On May 5 this year, the United Front Work Department reported of a ‘speech competition’ among Tibetan children from Tsona County near India-Tibet border along Arunachal Pradesh. According to this report, 33 Tibetan children between eight and 16 years participated in this competition which was organised by the Tibet Autonomous Region County Committee of the Communist Youth League and the County Comprehensive Cultural Service Centre. The report highlights ‘emotional speeches’ given in ‘vivid language’ by the children.

‘Tibetan.net’,  Tibetan language culture and news website of the CCP, reported on November 29, 2021, that all junior middle schools in Malho (Huangnan) Tibetan Autonomous Prefecture of Qinghai province had started imparting party ideological and political work education in keeping with the 20th Party Congress agenda “to establish socialism with Chinese characteristics in the new era”.

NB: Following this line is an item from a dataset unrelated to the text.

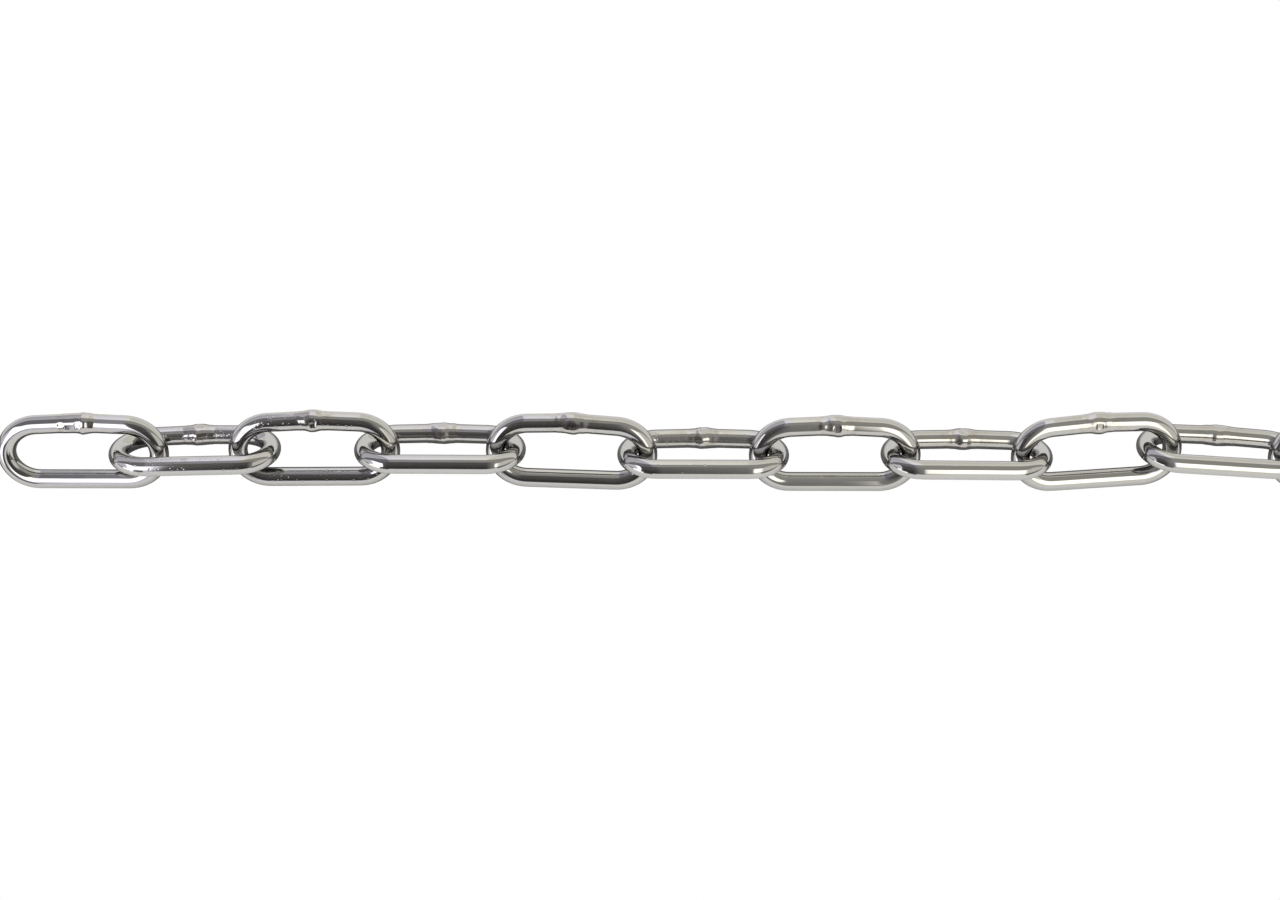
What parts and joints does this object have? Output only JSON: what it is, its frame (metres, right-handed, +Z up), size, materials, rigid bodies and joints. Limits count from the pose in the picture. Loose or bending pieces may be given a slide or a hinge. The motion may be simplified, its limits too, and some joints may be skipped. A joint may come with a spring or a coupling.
{
  "type": "long-link steel chain",
  "caption": "Straight run of long-link welded stainless chain, polished, lying on the floor with its links crossed and leaning; every link swings on the next.",
  "frame": {"origin": "on the floor, under the middle of the chain's box", "axes": "+X along the chain from link_01 to link_24, +Y towards the welded sides, +Z up"},
  "size_m": [0.9912, 0.0236, 0.0202],
  "materials": {
    "polished_stainless": "polished"
  },
  "bodies": {
    "link_01": {"link_01": "polished_stainless"},
    "link_02": {"link_02": "polished_stainless"},
    "link_03": {"link_03": "polished_stainless"},
    "link_04": {"link_04": "polished_stainless"},
    "link_05": {"link_05": "polished_stainless"},
    "link_06": {"link_06": "polished_stainless"},
    "link_07": {"link_07": "polished_stainless"},
    "link_08": {"link_08": "polished_stainless"},
    "link_09": {"link_09": "polished_stainless"},
    "link_10": {"link_10": "polished_stainless"},
    "link_11": {"link_11": "polished_stainless"},
    "link_12": {"link_12": "polished_stainless"},
    "link_13": {"link_13": "polished_stainless"},
    "link_14": {"link_14": "polished_stainless"},
    "link_15": {"link_15": "polished_stainless"},
    "link_16": {"link_16": "polished_stainless"},
    "link_17": {"link_17": "polished_stainless"},
    "link_18": {"link_18": "polished_stainless"},
    "link_19": {"link_19": "polished_stainless"},
    "link_20": {"link_20": "polished_stainless"},
    "link_21": {"link_21": "polished_stainless"},
    "link_22": {"link_22": "polished_stainless"},
    "link_23": {"link_23": "polished_stainless"},
    "link_24": {"link_24": "polished_stainless"}
  },
  "joints": [
    {"name": "swing_01_02", "type": "hinge", "parent": "link_01", "child": "link_02", "pos_m": [-0.44453, -0.00047, 0.00953], "axis": [0.0017, 0.7009, 0.7133], "range_deg": [-90, 90]},
    {"name": "swing_02_03", "type": "hinge", "parent": "link_02", "child": "link_03", "pos_m": [-0.40928, 0.00046, 0.01004], "axis": [0.0169, -0.7659, 0.6428], "range_deg": [-90, 90]},
    {"name": "swing_03_04", "type": "hinge", "parent": "link_03", "child": "link_04", "pos_m": [-0.37182, 0.00057, 0.00953], "axis": [0.0036, -0.7009, -0.7133], "range_deg": [-90, 90]},
    {"name": "swing_04_05", "type": "hinge", "parent": "link_04", "child": "link_05", "pos_m": [-0.33226, 0.00033, 0.01004], "axis": [0.0038, 0.766, -0.6428], "range_deg": [-90, 90]},
    {"name": "swing_05_06", "type": "hinge", "parent": "link_05", "child": "link_06", "pos_m": [-0.29093, -0.00128, 0.00953], "axis": [0.0254, 0.7004, 0.7133], "range_deg": [-90, 90]},
    {"name": "swing_06_07", "type": "hinge", "parent": "link_06", "child": "link_07", "pos_m": [-0.24956, -0.00126, 0.01004], "axis": [-0.0019, -0.766, 0.6428], "range_deg": [-90, 90]},
    {"name": "swing_07_08", "type": "hinge", "parent": "link_07", "child": "link_08", "pos_m": [-0.2082, -0.00136, 0.00953], "axis": [-0.0017, -0.7009, -0.7133], "range_deg": [-90, 90]},
    {"name": "swing_08_09", "type": "hinge", "parent": "link_08", "child": "link_09", "pos_m": [-0.16685, -0.00179, 0.01004], "axis": [0.0074, 0.766, -0.6428], "range_deg": [-90, 90]},
    {"name": "swing_09_10", "type": "hinge", "parent": "link_09", "child": "link_10", "pos_m": [-0.12599, 0.00133, 0.00953], "axis": [-0.0487, 0.6992, 0.7133], "range_deg": [-90, 90]},
    {"name": "swing_10_11", "type": "hinge", "parent": "link_10", "child": "link_11", "pos_m": [-0.08642, -0.00188, 0.01004], "axis": [-0.0511, -0.7643, 0.6428], "range_deg": [-90, 90]},
    {"name": "swing_11_12", "type": "hinge", "parent": "link_11", "child": "link_12", "pos_m": [-0.04508, -0.00004, 0.00953], "axis": [0.0254, -0.7004, -0.7133], "range_deg": [-90, 90]},
    {"name": "swing_12_13", "type": "hinge", "parent": "link_12", "child": "link_13", "pos_m": [-0.00372, 0.00017, 0.01004], "axis": [-0.0056, 0.766, -0.6428], "range_deg": [-90, 90]},
    {"name": "swing_13_14", "type": "hinge", "parent": "link_13", "child": "link_14", "pos_m": [0.03763, -0.00083, 0.00953], "axis": [0.0153, 0.7007, 0.7133], "range_deg": [-90, 90]},
    {"name": "swing_14_15", "type": "hinge", "parent": "link_14", "child": "link_15", "pos_m": [0.07898, -0.0014, 0.01004], "axis": [-0.0111, -0.766, 0.6428], "range_deg": [-90, 90]},
    {"name": "swing_15_16", "type": "hinge", "parent": "link_15", "child": "link_16", "pos_m": [0.12033, -0.00017, 0.00953], "axis": [0.0186, -0.7007, -0.7133], "range_deg": [-90, 90]},
    {"name": "swing_16_17", "type": "hinge", "parent": "link_16", "child": "link_17", "pos_m": [0.16168, 0.00039, 0.01004], "axis": [-0.0111, 0.766, -0.6428], "range_deg": [-90, 90]},
    {"name": "swing_17_18", "type": "hinge", "parent": "link_17", "child": "link_18", "pos_m": [0.20304, -0.00041, 0.00953], "axis": [0.0119, 0.7008, 0.7133], "range_deg": [-90, 90]},
    {"name": "swing_18_19", "type": "hinge", "parent": "link_18", "child": "link_19", "pos_m": [0.24439, -0.00122, 0.01004], "axis": [-0.0148, -0.7659, 0.6428], "range_deg": [-90, 90]},
    {"name": "swing_19_20", "type": "hinge", "parent": "link_19", "child": "link_20", "pos_m": [0.28575, -0.00083, 0.00953], "axis": [0.0051, -0.7009, -0.7133], "range_deg": [-90, 90]},
    {"name": "swing_20_21", "type": "hinge", "parent": "link_20", "child": "link_21", "pos_m": [0.3271, 0.00012, 0.01004], "axis": [-0.0167, 0.7659, -0.6428], "range_deg": [-90, 90]},
    {"name": "swing_21_22", "type": "hinge", "parent": "link_21", "child": "link_22", "pos_m": [0.36846, -0.0005, 0.00953], "axis": [0.0085, 0.7009, 0.7133], "range_deg": [-90, 90]},
    {"name": "swing_22_23", "type": "hinge", "parent": "link_22", "child": "link_23", "pos_m": [0.40981, -0.0011, 0.01004], "axis": [-0.0111, -0.766, 0.6428], "range_deg": [-90, 90]},
    {"name": "swing_23_24", "type": "hinge", "parent": "link_23", "child": "link_24", "pos_m": [0.45117, -0.0003, 0.00953], "axis": [0.0119, -0.7008, -0.7133], "range_deg": [-90, 90]}
  ]
}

Yet another report of May 9 this year in the ‘Lhasa Evening News’ gave details of a group tour of 200 Tibetan middle school students to the “Memorial Hall of the Emancipation of a million Serfs in Tibet” in Lhasa. The tour was organised by the District Propaganda Department of Daze district. During their tour of the museum, the children were helped to raise slogans which expressed gratitude and equated the loyalty to the Communist Party with drinking water.

Denouncing His Holiness

Giving further details of the children’s tour of the museum, the report says the children declared that “Tibet has been an inseparable part of the sacred territory of the motherland since ancient times”. The children were made to denounce the rule of His Holiness the Dalai Lama by declaring that “old Tibet was under the rule of feudal serfdom under the banner of the monasteries and the state.”

The concluding comment of this news report of ‘Lhasa Evening News’ aptly reflects the aim of the residential school system in Tibet and the purpose of education in Tibet as a colonial tool of China as it says, “The children were left with the impression that without the CCP there would be no new socialist Tibet, not to mention of the happy life of Tibetan people today.”